Much faster (but more complicated) algorithms in CS361
Insertion Sort
Basic idea:
What if we built up an entire array that way?
Getting Started
template <class T>
void insertionSort (T* array, int size)
{
for (int firstOutOfOrder = 1;➋
firstOutOfOrder < size; )➌
{
addInOrder (array, firstOutOfOrder, ➊
array[firstOutOfOrder]);
}
}
All for One
So these two functions, together, should sort the array.
template <class T>
void insertionSort (T* array, int size)
{
for (int firstOutOfOrder = 1;
firstOutOfOrder < size; )
{
addInOrder (array, firstOutOfOrder,
array[firstOutOfOrder]);
}
}
template <class T>
int addInOrder (T* array, int& size, T value)
{
// Make room for the insertion
int toBeMoved = size - 1;
while (toBeMoved >= 0 && value < array[toBeMoved]) {
array[toBeMoved+1] = array[toBeMoved];
--toBeMoved;
}
// Insert the new value
array[toBeMoved+1] = value;
++size;
return toBeMoved+1;
}
and One for All
Now let’s merge them …
template <class T>
void insertionSort (T* array, int size)
{
for (int firstOutOfOrder = 1; firstOutOfOrder < size;
++firstOutOfOrder)
{
T value = array[firstOutOfOrder];
int toBeMoved = firstOutOfOrder - 1;
while (toBeMoved >= 0 && value < array[toBeMoved]) {
array[toBeMoved+1] = array[toBeMoved];
--toBeMoved;
}
// Insert the new value
array[toBeMoved+1] = value;
}
}
You can play with the both the insertion sort algorithm and the other sorting algorithms mentioned in the text here.
Binary Search
Searching ordered array for a value x
Pick element in the middle
If x < array[mid] then x must be in the lower half of the array
If x > array[mid] then x must be in the upper half of the array
With just one comparison, we have eliminated half the possible locations
Binary Search Code
int binarySearch(const int list[], int listLength,
int searchItem)
{
int first = 0;
int last = listLength - 1;
int mid; ➊
bool found = false;
while (first <= last && !found) ➋
{
mid = (first + last) / 2; ➌
if (list[mid] == searchItem) ➍
found = true;
else
if (list[mid] > searchItem) ➎
last = mid - 1;
else
first = mid + 1;
}
if (found)
return mid;
else
return -1;
}
➊ BTW, this is poor style.
It’s a very bad habit to declare variables without immediately initializing them.

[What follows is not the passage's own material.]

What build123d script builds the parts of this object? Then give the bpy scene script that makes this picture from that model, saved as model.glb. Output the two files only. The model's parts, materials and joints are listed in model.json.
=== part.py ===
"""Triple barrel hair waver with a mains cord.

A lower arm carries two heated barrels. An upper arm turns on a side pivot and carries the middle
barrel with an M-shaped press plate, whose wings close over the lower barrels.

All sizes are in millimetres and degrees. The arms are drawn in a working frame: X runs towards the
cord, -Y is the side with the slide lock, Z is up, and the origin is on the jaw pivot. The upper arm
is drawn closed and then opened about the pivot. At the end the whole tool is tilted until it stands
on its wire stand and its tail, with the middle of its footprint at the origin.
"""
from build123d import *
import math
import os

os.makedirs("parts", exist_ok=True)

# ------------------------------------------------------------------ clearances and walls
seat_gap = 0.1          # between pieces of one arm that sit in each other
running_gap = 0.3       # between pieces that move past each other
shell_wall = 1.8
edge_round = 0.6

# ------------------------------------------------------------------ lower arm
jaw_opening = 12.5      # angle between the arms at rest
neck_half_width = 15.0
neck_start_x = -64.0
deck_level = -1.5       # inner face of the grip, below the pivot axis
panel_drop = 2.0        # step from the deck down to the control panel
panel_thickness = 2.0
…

Leads to lots of errors due to later accessing uninitialized variables
➋ Keep looping until we find it or until first and last bump into each other.

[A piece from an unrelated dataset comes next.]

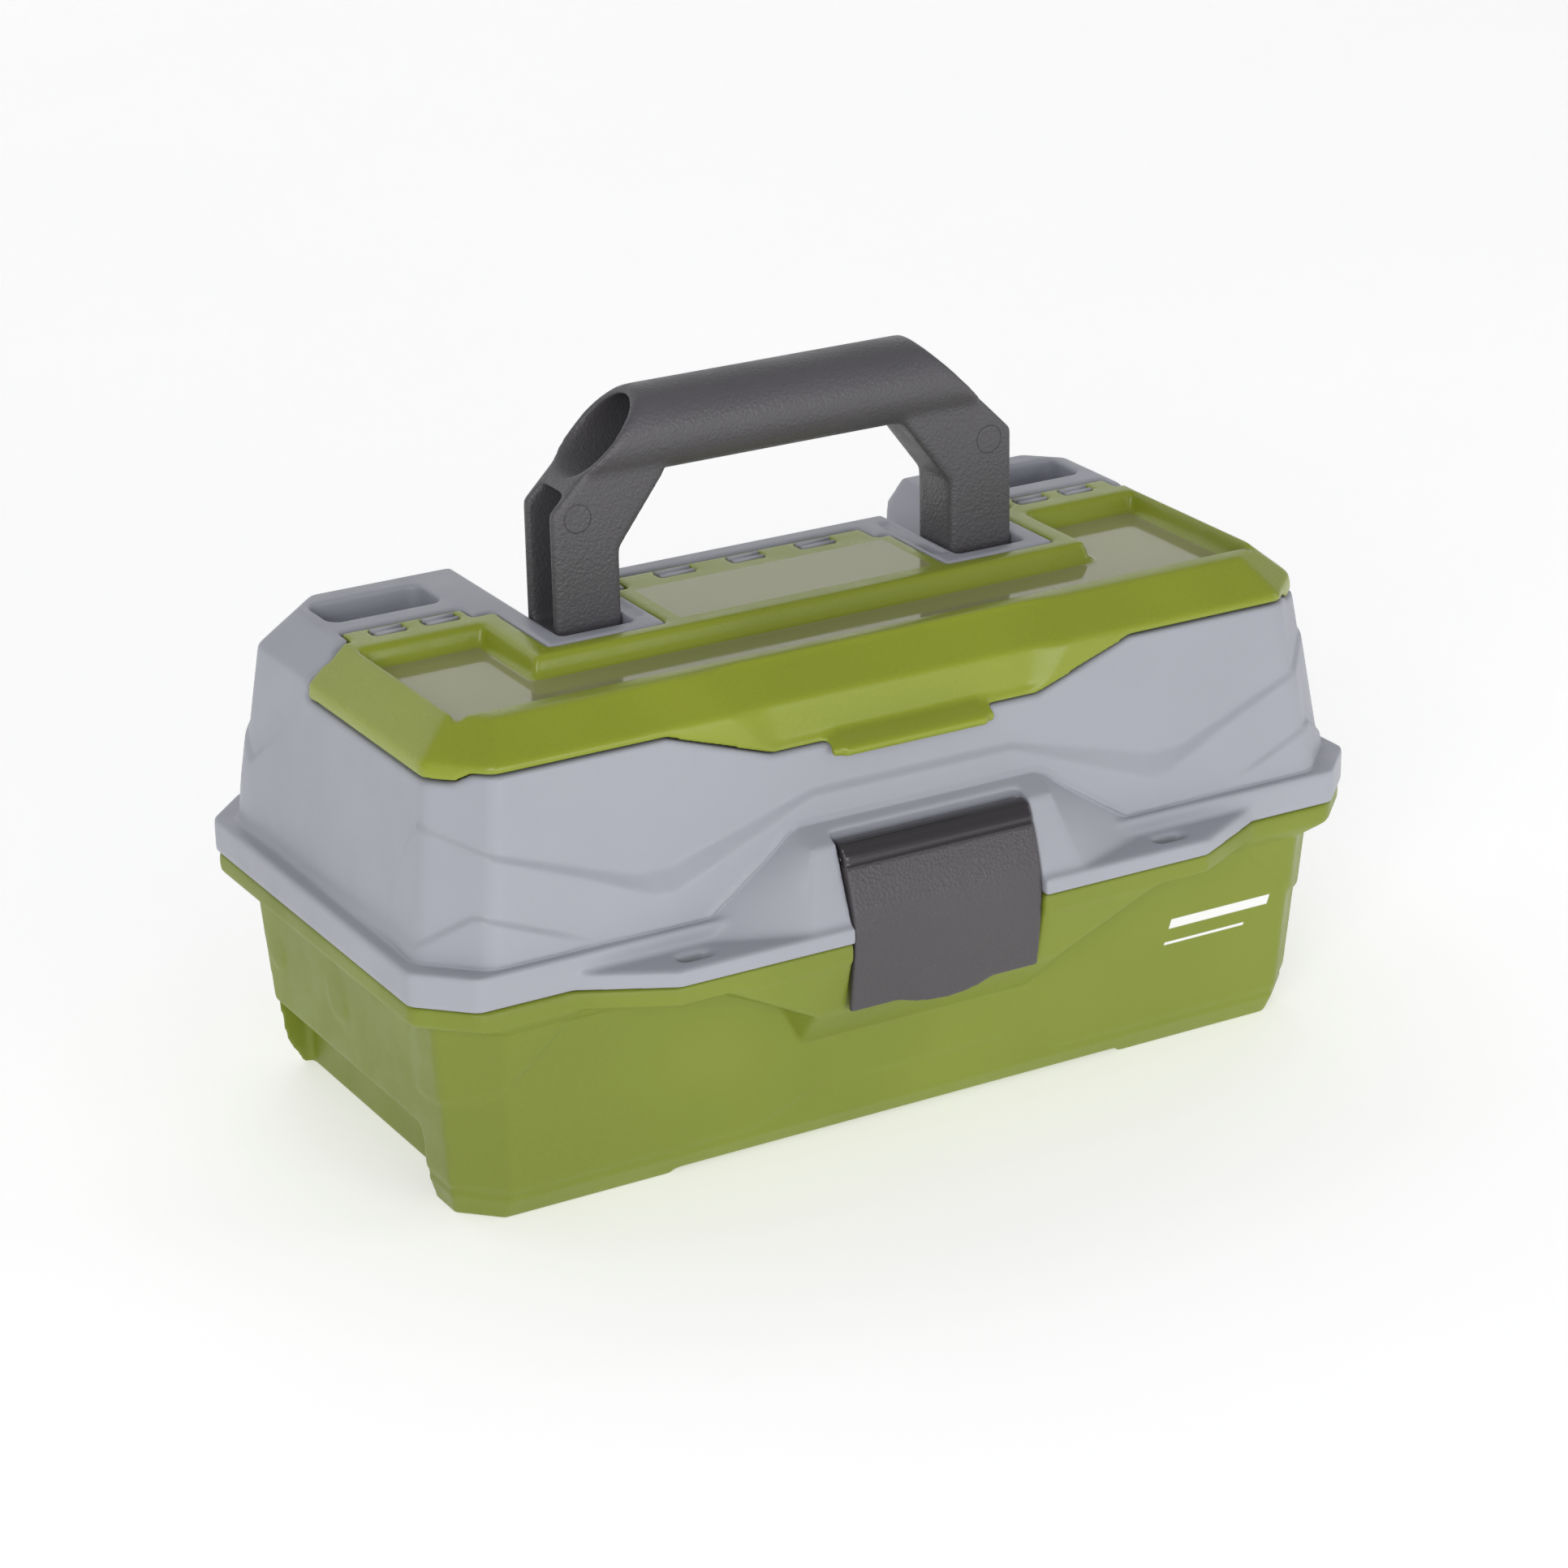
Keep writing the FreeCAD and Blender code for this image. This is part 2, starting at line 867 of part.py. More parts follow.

➌ Look at the item halfway between first and last
➍ Did we find searchItem?
➎ If not, cut the search area in half by moving either first or last.
The easiest way to understand this algorithm is probably to just try it.
Binary search only works on ordered data. Either generate an ordered array or sort the one you have before attempting binary search.
Try searching for values that are present in the array, and for values that are not in there at all.
Try searching for values near the middle of the array, and for the lowest and highest values in the array.
What’s So Special About Binary Search?
Speed of Binary Search
How many array elements will we examine while doing binary search?
Array Size | Comparisons |
1 | 1 |
2 | 2 |
4 | 3 |
8 | 4 |
16 | 5 |
32 | 6 |
64 | 7 |
128 | 8 |
Compare to sequential and ordered search which visit, on average, half of the array locations per search.
Speed of Binary Search (cont.)
Array Size | Comparisons |
256 | 9 |
512 | 10 |
1024 | 11 |
2048 | 12 |
4096 | 13 |
8192 | 14 |
16384 | 15 |
32768 | 16 |
For an array with over 32000 elements, a sequential search would look, on average, at more than 16000 elements before finding the one we wanted.
Binary search does the same after examining just 16.
That’s a 1000x speedup!